— Exercise brief —
Return all lines with the word "joints" in them.

— Source excerpt —
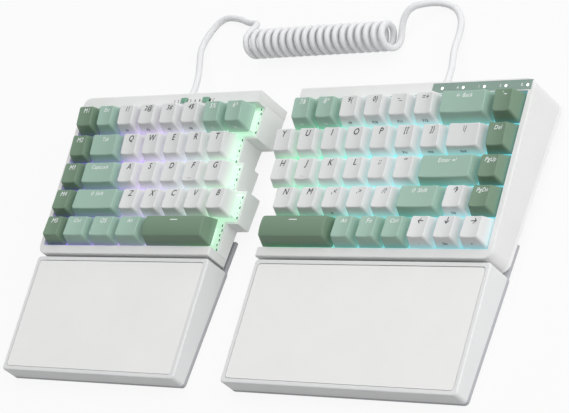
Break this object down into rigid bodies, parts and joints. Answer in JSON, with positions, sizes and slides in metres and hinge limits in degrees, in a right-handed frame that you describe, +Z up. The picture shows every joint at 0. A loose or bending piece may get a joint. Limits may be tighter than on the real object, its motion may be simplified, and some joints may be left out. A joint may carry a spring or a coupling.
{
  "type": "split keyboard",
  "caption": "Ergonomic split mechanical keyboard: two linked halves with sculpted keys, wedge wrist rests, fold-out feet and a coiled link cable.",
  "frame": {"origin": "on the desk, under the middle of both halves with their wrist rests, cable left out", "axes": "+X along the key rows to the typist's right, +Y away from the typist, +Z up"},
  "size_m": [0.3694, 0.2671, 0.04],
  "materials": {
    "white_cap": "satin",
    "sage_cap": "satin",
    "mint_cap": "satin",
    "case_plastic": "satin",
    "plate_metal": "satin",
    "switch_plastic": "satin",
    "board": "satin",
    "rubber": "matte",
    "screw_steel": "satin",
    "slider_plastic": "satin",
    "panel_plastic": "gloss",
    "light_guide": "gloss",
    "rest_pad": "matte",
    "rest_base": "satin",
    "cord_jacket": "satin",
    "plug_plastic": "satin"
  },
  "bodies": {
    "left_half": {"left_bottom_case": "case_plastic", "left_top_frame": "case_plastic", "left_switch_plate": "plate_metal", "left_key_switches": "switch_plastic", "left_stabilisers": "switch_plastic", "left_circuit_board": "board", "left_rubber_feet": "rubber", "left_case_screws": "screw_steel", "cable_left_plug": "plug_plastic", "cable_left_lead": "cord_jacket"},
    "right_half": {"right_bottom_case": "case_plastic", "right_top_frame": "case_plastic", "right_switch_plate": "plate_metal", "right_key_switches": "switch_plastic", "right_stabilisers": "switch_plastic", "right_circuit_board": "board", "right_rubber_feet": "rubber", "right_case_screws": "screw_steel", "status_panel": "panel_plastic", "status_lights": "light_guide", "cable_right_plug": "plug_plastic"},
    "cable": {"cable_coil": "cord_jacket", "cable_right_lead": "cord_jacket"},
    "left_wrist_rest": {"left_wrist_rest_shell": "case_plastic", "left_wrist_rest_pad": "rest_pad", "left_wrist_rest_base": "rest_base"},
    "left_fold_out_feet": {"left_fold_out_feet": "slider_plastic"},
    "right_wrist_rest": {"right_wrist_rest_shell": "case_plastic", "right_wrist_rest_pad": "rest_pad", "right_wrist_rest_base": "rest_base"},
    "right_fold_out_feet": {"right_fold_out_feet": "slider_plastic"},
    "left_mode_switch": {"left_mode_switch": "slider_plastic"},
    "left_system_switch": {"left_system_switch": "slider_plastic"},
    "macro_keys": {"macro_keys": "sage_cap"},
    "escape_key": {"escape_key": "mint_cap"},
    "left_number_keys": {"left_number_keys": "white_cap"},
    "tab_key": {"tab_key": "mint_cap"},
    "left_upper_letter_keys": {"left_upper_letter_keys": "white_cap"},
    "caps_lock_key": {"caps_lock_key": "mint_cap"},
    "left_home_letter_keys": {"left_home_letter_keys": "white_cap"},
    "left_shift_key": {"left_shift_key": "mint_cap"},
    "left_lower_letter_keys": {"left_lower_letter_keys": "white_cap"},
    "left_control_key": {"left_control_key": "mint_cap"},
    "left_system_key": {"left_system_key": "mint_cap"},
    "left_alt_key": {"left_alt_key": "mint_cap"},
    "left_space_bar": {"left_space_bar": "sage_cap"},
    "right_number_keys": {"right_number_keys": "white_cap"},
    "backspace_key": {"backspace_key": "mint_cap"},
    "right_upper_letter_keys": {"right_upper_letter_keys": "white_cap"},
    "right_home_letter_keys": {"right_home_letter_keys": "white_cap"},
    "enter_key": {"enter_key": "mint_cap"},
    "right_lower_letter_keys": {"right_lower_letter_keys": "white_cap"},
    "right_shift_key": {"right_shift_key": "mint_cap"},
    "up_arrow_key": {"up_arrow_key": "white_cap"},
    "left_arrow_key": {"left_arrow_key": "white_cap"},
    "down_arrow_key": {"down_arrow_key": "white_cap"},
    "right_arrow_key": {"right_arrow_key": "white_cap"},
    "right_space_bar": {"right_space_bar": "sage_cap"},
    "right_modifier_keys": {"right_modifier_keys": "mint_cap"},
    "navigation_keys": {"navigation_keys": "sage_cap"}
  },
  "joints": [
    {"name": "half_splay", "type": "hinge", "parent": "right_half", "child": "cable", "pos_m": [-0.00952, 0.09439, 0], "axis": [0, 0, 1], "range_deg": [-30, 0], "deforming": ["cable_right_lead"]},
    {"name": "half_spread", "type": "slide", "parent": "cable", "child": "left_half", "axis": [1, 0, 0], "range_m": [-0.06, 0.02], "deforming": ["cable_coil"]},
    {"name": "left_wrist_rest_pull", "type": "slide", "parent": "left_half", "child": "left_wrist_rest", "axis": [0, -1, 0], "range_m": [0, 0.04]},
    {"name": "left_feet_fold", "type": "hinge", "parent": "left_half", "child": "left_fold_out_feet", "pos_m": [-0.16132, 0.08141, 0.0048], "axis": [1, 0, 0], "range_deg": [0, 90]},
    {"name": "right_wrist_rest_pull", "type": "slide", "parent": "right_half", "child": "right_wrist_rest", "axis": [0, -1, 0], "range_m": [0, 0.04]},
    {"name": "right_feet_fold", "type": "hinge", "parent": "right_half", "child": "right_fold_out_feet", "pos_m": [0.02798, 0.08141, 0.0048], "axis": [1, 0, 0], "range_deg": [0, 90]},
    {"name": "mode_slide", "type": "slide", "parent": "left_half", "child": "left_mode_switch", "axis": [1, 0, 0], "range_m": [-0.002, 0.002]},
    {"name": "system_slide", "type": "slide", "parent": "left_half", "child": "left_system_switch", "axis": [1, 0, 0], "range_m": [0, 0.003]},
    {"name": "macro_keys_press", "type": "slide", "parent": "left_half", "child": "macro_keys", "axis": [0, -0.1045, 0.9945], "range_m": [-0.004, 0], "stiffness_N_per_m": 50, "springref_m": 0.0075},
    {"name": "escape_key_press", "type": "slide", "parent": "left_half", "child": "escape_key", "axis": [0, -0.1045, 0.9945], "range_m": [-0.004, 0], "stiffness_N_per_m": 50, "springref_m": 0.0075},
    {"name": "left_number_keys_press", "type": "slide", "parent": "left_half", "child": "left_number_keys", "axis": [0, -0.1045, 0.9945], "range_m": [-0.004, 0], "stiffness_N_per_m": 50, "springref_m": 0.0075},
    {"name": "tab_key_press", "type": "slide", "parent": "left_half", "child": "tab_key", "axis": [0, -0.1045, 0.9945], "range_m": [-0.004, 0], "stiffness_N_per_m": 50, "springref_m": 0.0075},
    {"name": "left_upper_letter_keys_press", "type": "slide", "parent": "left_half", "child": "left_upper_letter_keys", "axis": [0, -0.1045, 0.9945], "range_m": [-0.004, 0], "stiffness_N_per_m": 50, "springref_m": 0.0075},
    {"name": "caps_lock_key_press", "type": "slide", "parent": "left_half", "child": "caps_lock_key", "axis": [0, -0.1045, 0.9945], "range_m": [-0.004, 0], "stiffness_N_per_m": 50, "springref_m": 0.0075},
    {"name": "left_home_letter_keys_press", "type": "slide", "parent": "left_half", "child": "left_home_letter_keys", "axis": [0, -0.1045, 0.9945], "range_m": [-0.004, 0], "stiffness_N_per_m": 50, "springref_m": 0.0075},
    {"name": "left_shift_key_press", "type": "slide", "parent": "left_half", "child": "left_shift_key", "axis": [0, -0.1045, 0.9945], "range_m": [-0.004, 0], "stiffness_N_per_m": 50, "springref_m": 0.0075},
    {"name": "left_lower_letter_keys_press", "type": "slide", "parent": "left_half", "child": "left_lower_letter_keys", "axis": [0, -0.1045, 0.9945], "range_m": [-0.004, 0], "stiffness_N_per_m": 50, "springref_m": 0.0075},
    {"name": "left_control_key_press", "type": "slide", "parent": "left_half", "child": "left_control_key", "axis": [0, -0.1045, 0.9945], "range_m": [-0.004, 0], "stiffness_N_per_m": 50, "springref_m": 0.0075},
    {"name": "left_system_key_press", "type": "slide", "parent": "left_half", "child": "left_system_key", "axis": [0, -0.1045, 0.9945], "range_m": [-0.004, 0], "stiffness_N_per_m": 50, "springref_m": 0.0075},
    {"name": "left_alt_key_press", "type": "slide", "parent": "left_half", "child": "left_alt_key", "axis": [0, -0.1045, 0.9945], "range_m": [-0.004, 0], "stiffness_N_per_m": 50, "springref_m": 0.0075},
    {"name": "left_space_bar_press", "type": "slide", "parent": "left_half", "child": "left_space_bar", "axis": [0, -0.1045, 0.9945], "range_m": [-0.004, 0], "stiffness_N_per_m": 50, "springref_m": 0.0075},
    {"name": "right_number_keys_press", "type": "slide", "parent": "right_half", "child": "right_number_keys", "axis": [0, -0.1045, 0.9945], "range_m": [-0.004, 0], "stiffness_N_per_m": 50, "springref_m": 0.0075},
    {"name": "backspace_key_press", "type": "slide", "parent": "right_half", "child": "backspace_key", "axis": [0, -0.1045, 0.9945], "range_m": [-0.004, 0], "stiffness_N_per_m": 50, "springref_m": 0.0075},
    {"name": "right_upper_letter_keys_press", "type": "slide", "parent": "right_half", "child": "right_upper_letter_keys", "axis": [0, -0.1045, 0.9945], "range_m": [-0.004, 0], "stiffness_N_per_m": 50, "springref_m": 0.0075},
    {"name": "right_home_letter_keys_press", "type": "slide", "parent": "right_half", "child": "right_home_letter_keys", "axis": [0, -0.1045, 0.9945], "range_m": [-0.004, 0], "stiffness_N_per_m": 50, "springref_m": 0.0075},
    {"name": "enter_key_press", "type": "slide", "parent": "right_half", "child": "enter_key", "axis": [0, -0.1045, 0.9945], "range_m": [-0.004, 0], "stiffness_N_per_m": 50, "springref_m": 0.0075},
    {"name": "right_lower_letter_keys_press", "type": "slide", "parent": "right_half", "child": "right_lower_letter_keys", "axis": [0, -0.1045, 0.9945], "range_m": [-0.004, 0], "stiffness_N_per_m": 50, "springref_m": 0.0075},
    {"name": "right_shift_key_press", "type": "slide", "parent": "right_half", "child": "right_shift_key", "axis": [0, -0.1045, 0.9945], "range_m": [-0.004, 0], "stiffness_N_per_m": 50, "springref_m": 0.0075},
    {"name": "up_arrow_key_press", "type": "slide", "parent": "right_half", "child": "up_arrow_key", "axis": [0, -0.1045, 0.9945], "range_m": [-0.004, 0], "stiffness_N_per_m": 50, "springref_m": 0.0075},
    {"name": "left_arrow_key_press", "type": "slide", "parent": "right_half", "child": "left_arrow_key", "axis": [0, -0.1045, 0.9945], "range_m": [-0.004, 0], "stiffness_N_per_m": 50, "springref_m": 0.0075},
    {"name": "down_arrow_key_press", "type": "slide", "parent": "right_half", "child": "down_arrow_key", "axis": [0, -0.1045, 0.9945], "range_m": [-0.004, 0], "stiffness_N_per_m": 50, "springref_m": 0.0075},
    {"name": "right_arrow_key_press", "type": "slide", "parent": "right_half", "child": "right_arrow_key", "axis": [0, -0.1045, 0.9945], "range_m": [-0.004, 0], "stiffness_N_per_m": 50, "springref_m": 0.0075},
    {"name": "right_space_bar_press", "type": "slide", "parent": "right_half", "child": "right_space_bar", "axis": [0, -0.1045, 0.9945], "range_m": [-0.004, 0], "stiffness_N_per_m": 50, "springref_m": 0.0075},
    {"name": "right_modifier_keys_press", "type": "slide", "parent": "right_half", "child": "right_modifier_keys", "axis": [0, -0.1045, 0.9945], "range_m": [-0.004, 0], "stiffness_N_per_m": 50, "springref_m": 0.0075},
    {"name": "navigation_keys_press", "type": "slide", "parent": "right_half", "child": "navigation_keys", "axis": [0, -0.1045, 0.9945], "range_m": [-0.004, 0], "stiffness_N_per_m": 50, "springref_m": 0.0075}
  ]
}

— Completed exercise —
Break this object down into rigid bodies, parts and joints. Answer in JSON, with positions, sizes and slides in metres and hinge limits in degrees, in a right-handed frame that you describe, +Z up. The picture shows every joint at 0. A loose or bending piece may get a joint. Limits may be tighter than on the real object, its motion may be simplified, and some joints may be left out. A joint may carry a spring or a coupling.
  "joints": [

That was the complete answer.